Etty Hillesum, a young woman who died in Auschwitz in 1942 wrote: “Ultimately, we have just one moral duty: to reclaim large areas of peace in ourselves …and to reflect it toward others.”
We reclaim peace in ourselves and reflect it toward others when we care for people who think differently, and even express those differences passionately, but with the foundation of a shared life. That kind of service, to one another as neighbors, comes with discomfort, and is not easily done. Being with people like us, who think like we do, is much easier, at least in the short run. But we will never be well, as a nation, until we cling to the truth that we are all in this together. Left and right, Republican and Democrat, millionaire and homeless person, veteran and pacifist, meat-eater and vegan -- we will always have our differences, but we can create and hold onto a genuine sense of community. Then we will know that winning isn't winning when it comes at a cost to the greater whole.
The Psalmist, as we heard this morning, knew that same desolation, that seems to be our human trap. But he sings of God’s steadfast love that drew him from the miry bog and put a new song in his mouth. “Happy are those who make the Lord their trust, who do not turn to the proud, to those who go astray after false gods. . . Sacrifice and offering you do not desire, but you have given me an open ear. Burnt offering and sin offering you have not required. . . I delight to do your will, O my God, your law is within my heart. . . I have told the glad news. . .I have spoken of your faithfulness and your salvation. . .”

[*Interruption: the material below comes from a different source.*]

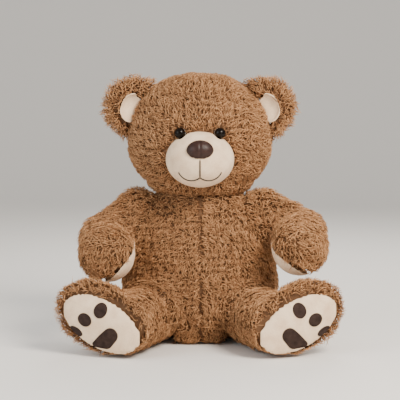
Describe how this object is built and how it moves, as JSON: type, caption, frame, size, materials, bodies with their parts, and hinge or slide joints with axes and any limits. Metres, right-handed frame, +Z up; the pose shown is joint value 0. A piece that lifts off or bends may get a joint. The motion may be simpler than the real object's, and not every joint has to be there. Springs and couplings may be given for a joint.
{
  "type": "teddy bear",
  "caption": "Seated stuffed teddy bear in curly brown plush with a pale muzzle, safety eyes, stitched smile, swinging arms and legs and a turning head.",
  "frame": {"origin": "on the seat plane, under the middle of the body", "axes": "+Z up, -Y the way the bear faces, +X the bear's own left"},
  "size_m": [0.5148, 0.3448, 0.5],
  "materials": {
    "plush": "long curly pile",
    "suede": "short brushed pile",
    "felt": "matt felt",
    "satin": "satin",
    "mouth_thread": "stranded cotton",
    "seam_thread": "twisted thread",
    "wadding": "loose fibre",
    "pellets": "woven bag",
    "eye": "gloss",
    "washer": "matt"
  },
  "bodies": {
    "body": {"body_cover_left": "plush", "body_cover_right": "plush", "body_filling": "wadding", "seat_pellet_bag": "pellets", "back_closing_thread": "seam_thread", "neck_seam_thread": "seam_thread", "left_arm_seam_thread": "seam_thread", "right_arm_seam_thread": "seam_thread", "left_leg_seam_thread": "seam_thread", "right_leg_seam_thread": "seam_thread"},
    "head": {"head_cover_left": "plush", "head_cover_right": "plush", "head_gusset": "plush", "head_filling": "wadding", "muzzle_cover": "suede", "muzzle_filling": "wadding", "nose_cover": "satin", "nose_filling": "wadding", "mouth_thread": "mouth_thread", "left_eye": "eye", "right_eye": "eye", "left_eye_washer": "washer", "right_eye_washer": "washer", "left_ear_back": "plush", "right_ear_back": "plush", "left_ear_lining": "suede", "right_ear_lining": "suede"},
    "left_arm": {"left_arm_cover_upper": "plush", "left_arm_cover_lower": "plush", "left_arm_filling": "wadding", "left_paw_pad": "suede"},
    "right_arm": {"right_arm_cover_upper": "plush", "right_arm_cover_lower": "plush", "right_arm_filling": "wadding", "right_paw_pad": "suede"},
    "left_leg": {"left_leg_cover_outer": "plush", "left_leg_cover_inner": "plush", "left_leg_filling": "wadding", "left_sole": "suede", "left_ball_patch": "felt", "left_toe_patches": "felt"},
    "right_leg": {"right_leg_cover_outer": "plush", "right_leg_cover_inner": "plush", "right_leg_filling": "wadding", "right_sole": "suede", "right_ball_patch": "felt", "right_toe_patches": "felt"}
  },
  "joints": [
    {"name": "neck_turn", "type": "hinge", "parent": "body", "child": "head", "pos_m": [0, 0, 0.2753], "axis": [0, 0, 1], "range_deg": [-40, 40], "stiffness_Nm_per_rad": 0.5},
    {"name": "left_shoulder", "type": "hinge", "parent": "body", "child": "left_arm", "pos_m": [0.116, -0.012, 0.239], "axis": [0, -1, 0], "range_deg": [0, 75], "stiffness_Nm_per_rad": 0.6},
    {"name": "right_shoulder", "type": "hinge", "parent": "body", "child": "right_arm", "pos_m": [-0.116, -0.012, 0.239], "axis": [0, 1, 0], "range_deg": [0, 75], "stiffness_Nm_per_rad": 0.6},
    {"name": "left_hip", "type": "hinge", "parent": "body", "child": "left_leg", "pos_m": [0.084, -0.05, 0.059], "axis": [0.9397, 0.342, 0], "range_deg": [0, 45], "stiffness_Nm_per_rad": 4},
    {"name": "right_hip", "type": "hinge", "parent": "body", "child": "right_leg", "pos_m": [-0.084, -0.05, 0.059], "axis": [0.9397, -0.342, 0], "range_deg": [0, 45], "stiffness_Nm_per_rad": 4}
  ]
}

Dr. Martin Luther King, Jr. wrote his fellow clergyman from the Birmingham, Alabama jail, about his disappointment in the church’s failure to take a bolder stand in the face of the injustices and brutality displayed during the movement for civil rights. He wrote:
“We will have to repent in this generation not merely for the hateful words and actions of the bad people but for the appalling silence of the good people. Human progress never rolls in on wheels of inevitability; it comes through the tireless efforts of people willing to be coworkers with God, and without this hard work, time itself becomes an ally of the forces of social stagnation. We must use time creatively, in the knowledge that the time is always ripe to do right. Now is the time to make real the promise of democracy and transform our pending national elegy into a creative psalm of brotherhood. . .”
What if the new song that God gave us was a deep sense of forgiveness for wrongs done us, both small and great? What would our lives be like if we saw and recognized in ourselves our own violence? And what if we trusted that God sees that, forgives us and loves us, warts and all? What if we loved our enemies and prayed for those who persecute us, as Jesus taught? Who then, could we forgive? Who would we love? What would our community and our world be like, then?